After three weeks of shaping and reshaping the numbers, Brookfield’s village board will vote to adopt a balanced budget for the 2005-06 fiscal year at its regularly scheduled meeting July 11. In doing so, they’ll be approving layoffs for up to seven village employees.

A list of final cuts given to trustees by Village Manager Dave Owen shows that one employee will be cut from the village manager’s office, while another three will come in the Public Works Department. In all, the cuts are expected to save the village over $163,000 in salary and benefit costs.

The names of those affected have not been made public, but in his list of cuts, Owen showed that in addition to the one position in his office, cuts are expected in Public Works administration and in that department’s building maintenance, street maintenance and commuter rail station maintenance divisions. Four full-time Public Works employees will reportedly lose their jobs in addition to one part-time Public Works employee and one member of the department’s clerical staff.

“The village board feels these cuts are necessary in Public Works staff to help with this budget crisis,” said Public Works Director William Brandt. “Staff will be let go, but will have a chance to be recalled according to the union contract.”

Owen said that he and attorney Michael Durkin are currently negotiating with representatives from SEIU Local 73, which represents village employees.

“No letters have been sent to anyone yet,” Owen said. “Some may be finalized as early as by the end of [this] week, some at the end of the summer. Those things are still being tossed around.”

Jon Baker, the union representative from Local 73, said that both sides were interested in getting the negotiations completed as quickly as possible. Since the Public Works employees are covered by a union contract, the village will have to comply with the terms of that deal. The village hall clerical staff is in the process of negotiating a union contract, and the union is attempting to reach an agreement on how the clerical layoffs will be handled.

“The union is trying to work with the village to not necessarily prevent the layoffs, but to find a way to minimize the impact of the layoffs,” Baker said. He would not comment on the specifics of the negotiations.

The cuts in the Public Works Department are not unexpected. Village President Michael Garvey hinted prior to the current budget discussions that job cuts would be made at village hall. And in the past, specifically during budget talks last year, he was critical of personnel costs within the Public Works Department, which rose sharply during the administration of former Village President Bill Russ. Garvey was a village trustee during 2004.

Garvey, however, deflected responsibility for the cuts, saying the recommendations came from Village Manager Dave Owen.

“The village manager did recommend some cuts, and they will affect his office and Public Works,” Garvey said. “The village manager can make those cuts and he is the one doing it.”

Owen said that finalizing this budget was made harder because of the personnel cuts involved.

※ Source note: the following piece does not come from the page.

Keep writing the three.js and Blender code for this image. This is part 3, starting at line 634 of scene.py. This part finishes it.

“It’s only more difficult because it most likely affects people’s lives,” Owen said. “With a piece of equipment, you can always get by for another year. When you affect people, it’s difficult.”

The cuts will help the village formalize a balanced budget for the 2005-06 fiscal year, which began May 1. According to the most recent numbers submitted by Owen and Finance Director John Dolasinski, the village’s general fund predicts revenues to be about $5,000 higher than expenditures.

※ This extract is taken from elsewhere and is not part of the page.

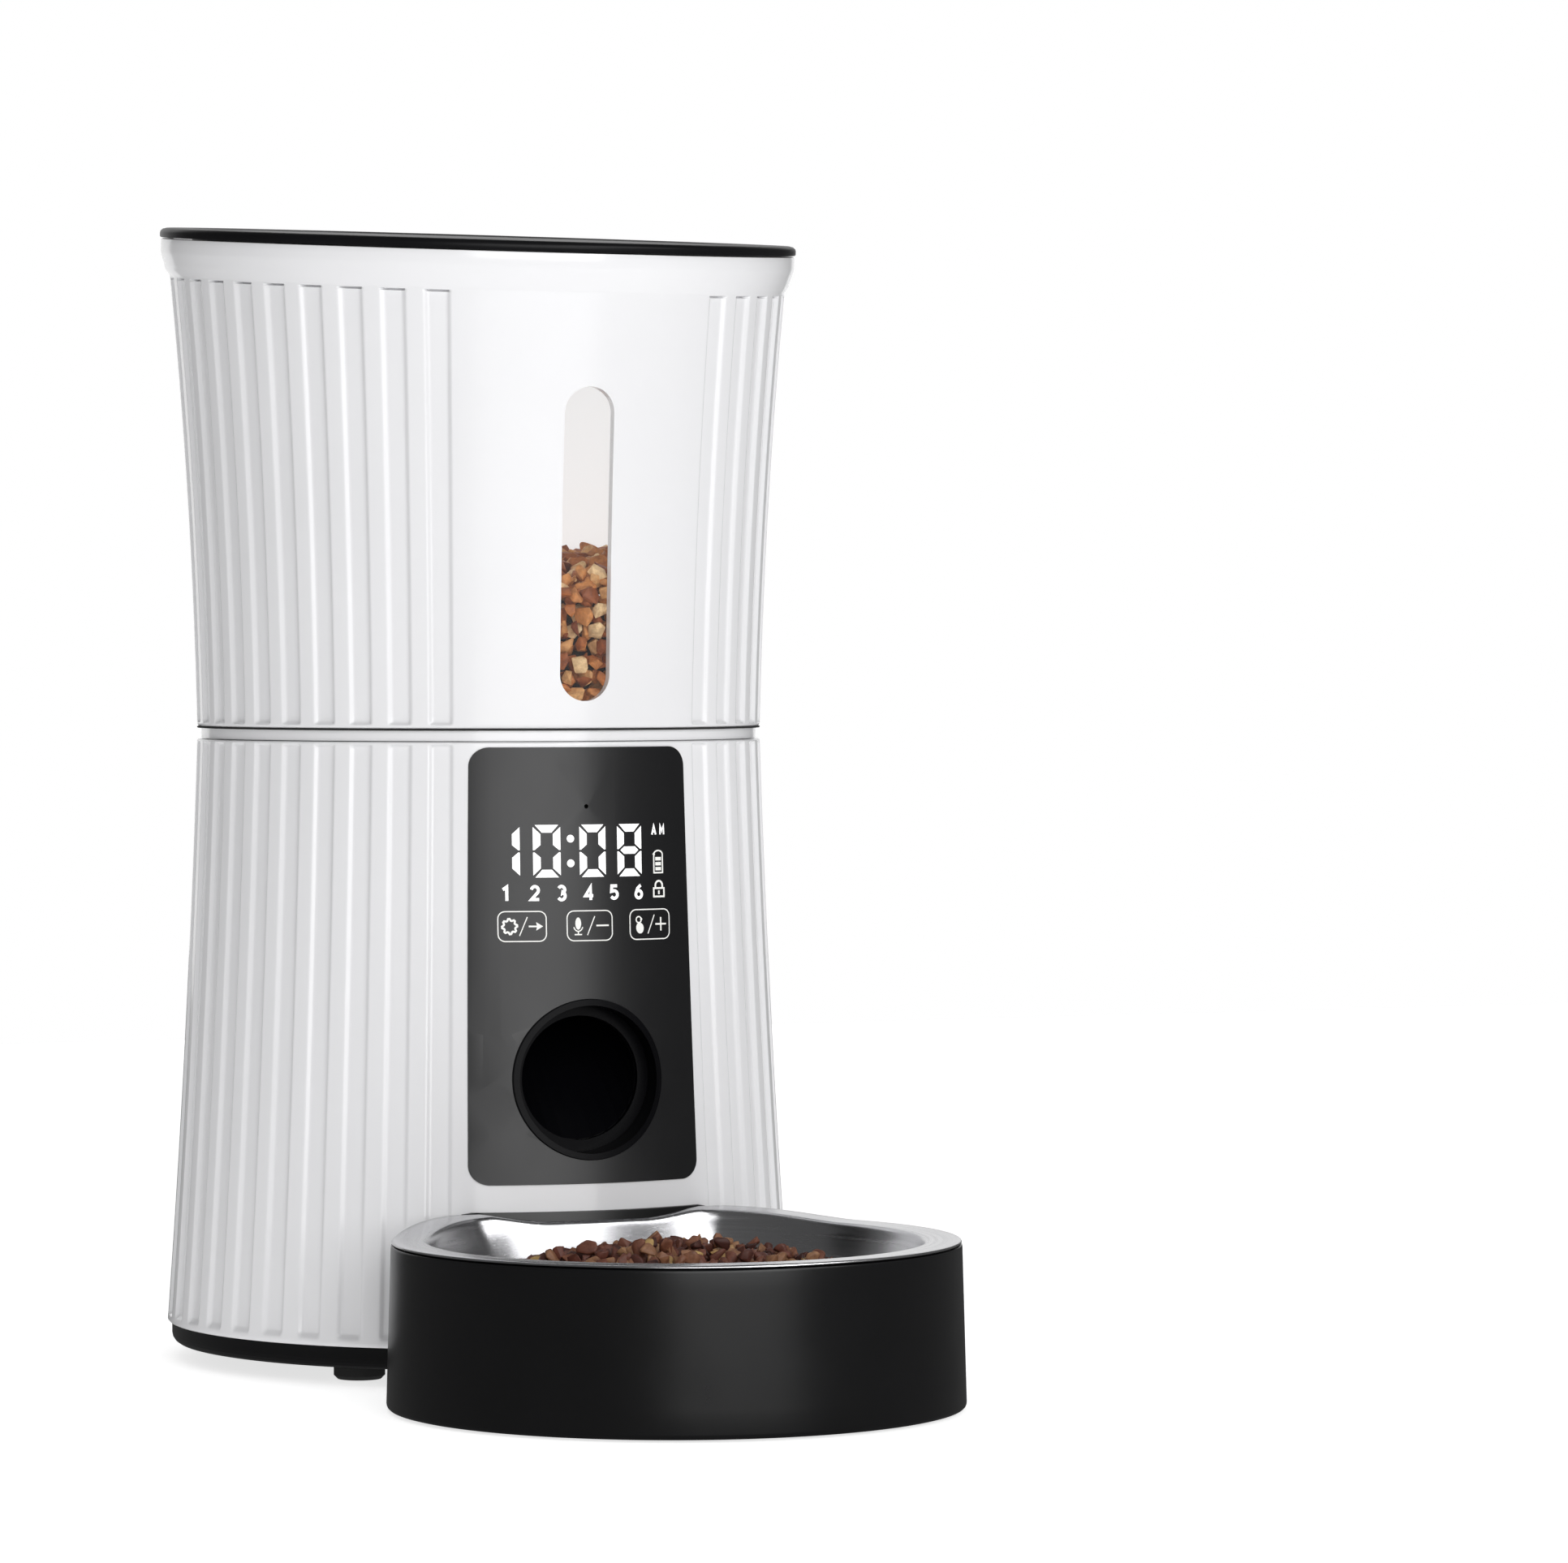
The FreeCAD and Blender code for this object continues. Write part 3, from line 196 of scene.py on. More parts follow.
class Graph:
    """Short calls for adding nodes to one material."""

    def __init__(self, made):
        self.tree = made.node_tree
        self.shader = self.tree.nodes["Principled BSDF"]
        self.where = self.tree.nodes.new("ShaderNodeTexCoord").outputs["Object"]

    def add(self, kind, inputs=None, **settings):
        node = self.tree.nodes.new(kind)
        for key, value in settings.items():
            setattr(node, key, value)
        for key, value in (inputs or {}).items():
            if isinstance(value, bpy.types.NodeSocket):
                self.tree.links.new(value, node.inputs[key])
            else:
                node.inputs[key].default_value = value
        return node

    def noise(self, scale, detail=3.0, stretch=(1, 1, 1), rough=0.5):
        place = self.add("ShaderNodeMapping", {"Vector": self.where, "Scale": stretch})
        return self.add("ShaderNodeTexNoise", {
            "Vector": place.outputs[0], "Scale": scale, "Detail": detail, "Roughness": rough,
        }).outputs["Fac"]

    def ramp(self, fac, stops):
        node = self.add("ShaderNodeValToRGB", {"Fac": fac})
        elements = node.color_ramp.elements
        while len(elements) < len(stops):
            elements.new(0.5)
        for element, (spot, color) in zip(elements, stops):
            element.position = spot
            element.color = (*color, 1.0)
        return node.outputs["Color"]

    def spread(self, fac, low, high):
        return self.add("ShaderNodeMapRange", {
            "Value": fac, "To Min": low, "To Max": high}).outputs["Result"]

    def bump(self, fac, strength, distance_mm):
        return self.add("ShaderNodeBump", {
            "Height": fac, "Strength": strength, "Distance": distance_mm * MM}).outputs["Normal"]

    def into(self, socket, value):
        self.tree.links.new(value, self.shader.inputs[socket])


def moulded(name, color, shade, roughness, spread, grain_mm, bump, **sockets):
    """Moulded plastic: a faint colour drift, uneven gloss and a fine surface grain."""
    made = material(name, color, roughness, **sockets)
    graph = Graph(made)
    drift = graph.noise(14.0, 4.0)
    dark = tuple(c * (1 - shade) for c in color)
    graph.into("Base Color", graph.ramp(drift, [(0.35, dark), (0.65, color)]))
    patch = graph.noise(60.0, 5.0)
    graph.into("Roughness", graph.spread(patch, roughness - spread, roughness + spread))
    grain = graph.noise(1000.0 / grain_mm, 2.0)
    graph.into("Normal", graph.bump(grain, bump, 0.05))
    return made


def brushed(name, color, roughness, stretch, scale, bump, **sockets):
    """Metal with fine scratches that run along one direction."""
    made = material(name, color, roughness, 1.0, **sockets)
    graph = Graph(made)
    scratch = graph.noise(scale, 5.0, stretch, 0.6)
    graph.into("Roughness", graph.spread(scratch, roughness - 0.07, roughness + 0.1))
    dark = tuple(c * 0.86 for c in color)
    graph.into("Base Color", graph.ramp(graph.noise(25.0), [(0.35, dark), (0.65, color)]))
    graph.into("Normal", graph.bump(scratch, bump, 0.04))
    return made


def spun_steel():
    """Stainless steel turned on a lathe: the scratches are rings about the bowl's axis."""
    made = material("spun_steel", (0.66, 0.66, 0.67), 0.24, 1.0)
    graph = Graph(made)
    centre = graph.add("ShaderNodeVectorMath", {
        0: graph.where, 1: (0.0, BOWL_Y * MM, 0.0)}, operation="SUBTRACT").outputs[0]
    flat = graph.add("ShaderNodeVectorMath", {0: centre, 1: (1, 1, 0)}, operation="MULTIPLY")
    radius = graph.add("ShaderNodeVectorMath", {0: flat.outputs[0]}, operation="LENGTH")
    depth = graph.add("ShaderNodeSeparateXYZ", {0: graph.where}).outputs[2]
    place = graph.add("ShaderNodeCombineXYZ", {"X": radius.outputs["Value"], "Y": depth})
    rings = graph.add("ShaderNodeTexNoise", {
        "Vector": place.outputs[0], "Scale": 1400.0, "Detail": 4.0}).outputs["Fac"]
    graph.into("Roughness", graph.spread(rings, 0.17, 0.33))
    graph.into("Normal", graph.bump(rings, 0.22, 0.03))
    tone = graph.ramp(graph.noise(18.0), [(0.3, (0.5, 0.5, 0.52)), (0.7, (0.62, 0.62, 0.63))])
    graph.into("Base Color", tone)
    return made


def kibble_stuff(name, browns):
    """Baked dry food: each piece its own brown, with a pitted, slightly greasy crust. The crust is
    darker in its pits, which is painted shade.
    """
    made = material(name, browns[1][1], 0.6)
    graph = Graph(made)
    each = graph.add("ShaderNodeNewGeometry").outputs["Random Per Island"]
    base = graph.ramp(each, browns)
    crumb = graph.noise(420.0, 6.0, rough=0.7)
    # Darker where the crumb noise is low, which is where the bump sinks: painted shade in the
    # pits.
    shade = graph.ramp(crumb, [(0.3, (0.5, 0.42, 0.38)), (0.62, (1.0, 1.0, 1.0))])
    tint = graph.add("ShaderNodeMixRGB", {"Fac": 1.0, "Color1": base, "Color2": shade},
                     blend_type="MULTIPLY")
    graph.into("Base Color", tint.outputs[0])
    graph.into("Roughness", graph.spread(crumb, 0.42, 0.75))
    graph.into("Normal", graph.bump(crumb, 0.6, 0.35))
    return made


def clear_pane():
    """Clear polycarbonate, a little milky from food dust."""
    made = bpy.data.materials.new("clear_pane")
    made.use_nodes = True
    shader = made.node_tree.nodes["Principled BSDF"]
    shader.inputs["Base Color"].default_value = (0.3, 0.3, 0.3, 1)
    shader.inputs["Alpha"].default_value = 0.05
    shader.inputs["Specular IOR Level"].default_value = 0.25
    graph = Graph(made)
    dust = graph.noise(300.0, 4.0)
    graph.into("Roughness", graph.spread(dust, 0.06, 0.2))
    return made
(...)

In addition to the personnel cuts, Owen increased revenue predictions in village ambulance fees, which are collected from residents’ insurance companies. The village expects to clear $375,000 from ambulance fees in 2005-06; last year the village took in approximately $225,000.

“Based on our actual experience for ambulance fees, they’re starting to come in consistently at a higher rate,” Dolasinski said. “We’re very confident with the proposed increase in revenue.”

The final budget also shows an additional $100,000 in grant money. One of the grants the village is currently investigating is from West Suburban Mass Transit, and may be able to defray the cost of rebuilding the Brookfield Avenue pedestrian bridge over Salt Creek.

The general fund will also receive a boost in the form of some $500,000 in transfers from the water and garbage funds. According to Dolasinski, the transfers are being done in order to make up for two years during which water and garbage fund money was not transferred to cover administrative costs in those areas.

“There’s been a lot of discussion during the last couple of years about what should have been reimbursed to the general fund,” Dolasinski said. “There were reimbursements from the water and garbage funds that were missed in 2001 and 2002 prior to me being here.”

The board will consider the final budget at its July 11 meeting and is also expected to pass its annual appropriations ordinance the same evening. The appropriations ordinance is the legal document that limits village spending. The budget, however, will serve as the village’s policy document on spending.

A copy of the village’s appropriations ordinance is currently on display at village hall for anyone who wishes to view it.